Four decades of filmmaking in and about Palestine come together in this montage by Reem Shilleh. Rather than curating a program of entire films, she brings together a selection of scenes in this documentary. It tracks repetition in films by militant filmmakers from the Palestinian revolutionary period 1968–82 and in more contemporary films, including work by Basma Alsharif, Masao Adachi & Koji Wakamatsu, Johan van der Keuken, and Michel Khleifi, among others.
EN
“I consider myself as an interventionist who asks questions: What is memory? What are historical narratives? How are they established? How do they survive? [...] I was interested in the Palestinian struggle between 1967 and 1982. It was a turning point in global politics. People were joining the struggle, a lot of filmmakers emerged, especially in the seventies. It was all about radical politics, a certain way to affiliate themselves to the struggle. [...] They created their own images.

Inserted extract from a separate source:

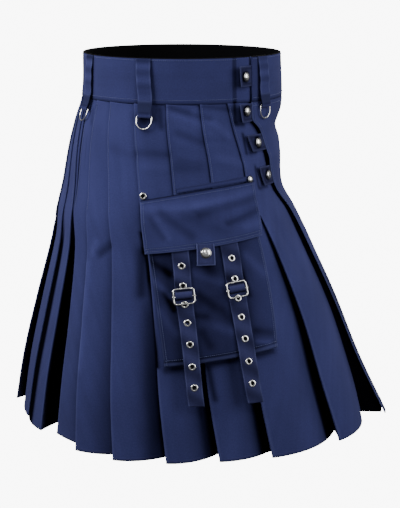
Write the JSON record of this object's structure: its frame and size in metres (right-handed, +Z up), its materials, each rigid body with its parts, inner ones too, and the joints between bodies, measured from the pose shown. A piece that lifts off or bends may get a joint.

They made films about themselves. But there was a certain pattern that was created, recreated, about what was Palestinian resistance. It established a memory. But I wanted to dig through to see what is left today. [...] I did a lot of research and the first thing that caught my attention was the repetition of scenes from one movie to another. Something in these scenes holds together. One of the first themes I spotted was the classroom. You would be surprised to see how many Palestinian films about the revolution are set in a classroom. The editing work condenses the theme in order to make the obvious more obvious.”
Reem Shilleh1
- 1Hassina Mechaï & Reem Shilleh, “There is a mythology about what return is,” MEMO: Middle East Monitor, June 24, 2017.